Re-issuance of ADRs /GDRs is permissible for ADRs / GDRs that have been redeemed into underlying shares and sold in the Indian market. An Indian company can also sponsor an ADR / GDR issue, giving its resident shareholders the option to submit their shares for the issuance of ADRs / GDRs overseas. The proceeds from the ADR / GDR issue are sent back to India and distributed among the resident investors who converted their rupee denominated shares.
These proceeds can be kept in Resident Foreign Currency (Domestic) accounts in India by the resident shareholders who have tendered such shares for conversion into ADR / GDR.
Reporting of ADR/GDR Issues The Indian company issuing ADRs / GDRs has to furnish to the Reserve Bank, full details of such issue in the form enclosed in Annex-8, within 30 days from the date of closing of the issue. The company should also furnish a quarterly return in the form enclosed in Annex-9, to Reserve Bank within 15 days of the close of the calendar quarter. June 29, 2006.
The government has authorized unlisted Indian companies, which have previously made an ADR or GDR offering, to conduct sponsored issues without the requirement of being listed for a certain period of time. Previously, the government prohibited non-listed Indian companies from listing internationally and mandated that companies listed on foreign markets should also list in India. Unlisted companies that have not previously issued FCCBs, ADRs/GDRs before August 31, 2005, need to have their shares listed on domestic stock exchanges either prior to or simultaneously with the issuance of FCCBs, ADRs/GDRs, or sponsoring such issues.
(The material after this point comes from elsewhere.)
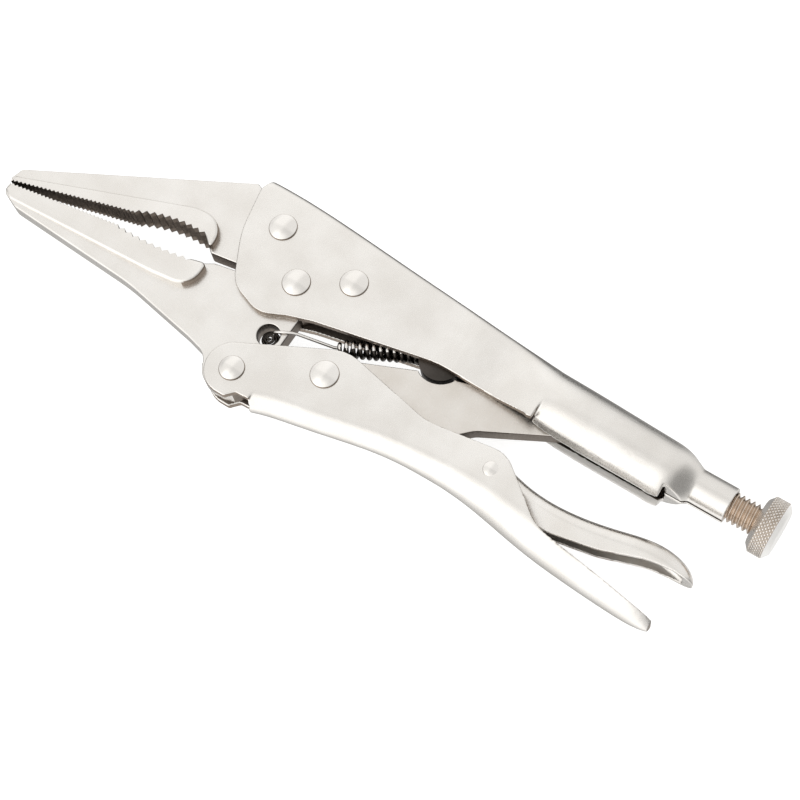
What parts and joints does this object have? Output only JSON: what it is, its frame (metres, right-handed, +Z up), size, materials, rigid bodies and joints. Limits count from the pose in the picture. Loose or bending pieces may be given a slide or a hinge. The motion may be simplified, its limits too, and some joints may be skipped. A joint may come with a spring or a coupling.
{
  "type": "locking pliers",
  "caption": "Long-nose locking pliers with a toggle linkage, release lever and knurled adjusting screw, lying closed and locked on one side.",
  "frame": {"origin": "centre of the bounding box's bottom face, under the tool as it lies on its side", "axes": "+X along the adjusting screw from the jaws to the knob, +Y from the lower handle to the upper handle, +Z up through the tool's thickness"},
  "size_m": [0.2266, 0.0586, 0.0175],
  "materials": {
    "handle_plate": "satin nickel plate on pressed sheet steel",
    "jaw_plate": "satin nickel plate on forged steel",
    "rivet_plate": "polished nickel plate",
    "link_plate": "satin plate on flat steel",
    "lever_plate": "satin nickel plate on pressed sheet steel",
    "screw_steel": "oiled bare steel with a faint copper tint",
    "knob_plate": "nickel plate, diamond knurled rim",
    "spring_steel": "dark oil-tempered spring wire"
  },
  "bodies": {
    "upper_handle": {"upper_handle_shell": "handle_plate", "fixed_jaw": "jaw_plate", "front_jaw_rivet": "rivet_plate", "rear_jaw_rivet": "rivet_plate", "main_pivot_rivet": "rivet_plate", "spring_anchor": "link_plate", "tension_spring": "spring_steel"},
    "lower_jaw": {"lower_jaw": "jaw_plate"},
    "lower_handle": {"lower_handle_shell": "handle_plate", "jaw_handle_rivet": "rivet_plate", "link_rivet": "rivet_plate", "lever_pin": "rivet_plate"},
    "toggle_link": {"toggle_link": "link_plate"},
    "release_lever": {"release_lever": "lever_plate"},
    "screw_tip": {"screw_point": "screw_steel"},
    "adjusting_screw": {"adjusting_screw": "screw_steel", "adjusting_knob": "knob_plate"}
  },
  "joints": [
    {"name": "jaw_pivot", "type": "hinge", "parent": "upper_handle", "child": "lower_jaw", "pos_m": [-0.02604, 0.00685, 0.00875], "axis": [0, 0, 1], "range_deg": [0, 28], "deforming": ["tension_spring"]},
    {"name": "handle_pivot", "type": "hinge", "parent": "lower_jaw", "child": "lower_handle", "pos_m": [-0.02654, -0.02195, 0.00875], "axis": [0, 0, 1], "range_deg": [-93, 0]},
    {"name": "link_pivot", "type": "hinge", "parent": "lower_handle", "child": "toggle_link", "pos_m": [-0.00484, -0.01095, 0.00875], "axis": [0, 0, 1], "range_deg": [0, 88]},
    {"name": "lever_pivot", "type": "hinge", "parent": "lower_handle", "child": "release_lever", "pos_m": [0.04566, -0.01095, 0.00875], "axis": [0, 0, 1], "range_deg": [-8, 0]},
    {"name": "screw_travel", "type": "slide", "parent": "upper_handle", "child": "screw_tip", "axis": [1, 0, 0], "range_m": [0, 0.01129]},
    {"name": "screw_turn", "type": "hinge", "parent": "screw_tip", "child": "adjusting_screw", "pos_m": [0.08896, 0.01335, 0.00875], "axis": [1, 0, 0], "range_deg": [0, 2880]}
  ],
  "couplings": [
    {"joint": "handle_pivot", "follows": "jaw_pivot", "ratio": -3.32},
    {"joint": "link_pivot", "follows": "jaw_pivot", "ratio": 3.14},
    {"joint": "screw_turn", "follows": "screw_travel", "rad_per_m": 4452.6}
  ]
}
According to an official release, unlisted companies that issued FCCBs, ADRs or GDRs before August 31, 2005 and were not profitable would be allowed to offer new shares against existing shares held by their shareholders. These companies would be given the opportunity to meet listing requirements on domestic stock exchanges within three years of becoming profitable. This permission for non-Indian listed companies to offer sponsored issues abroad could provide an exit option for venture capital and private equity investors in such companies.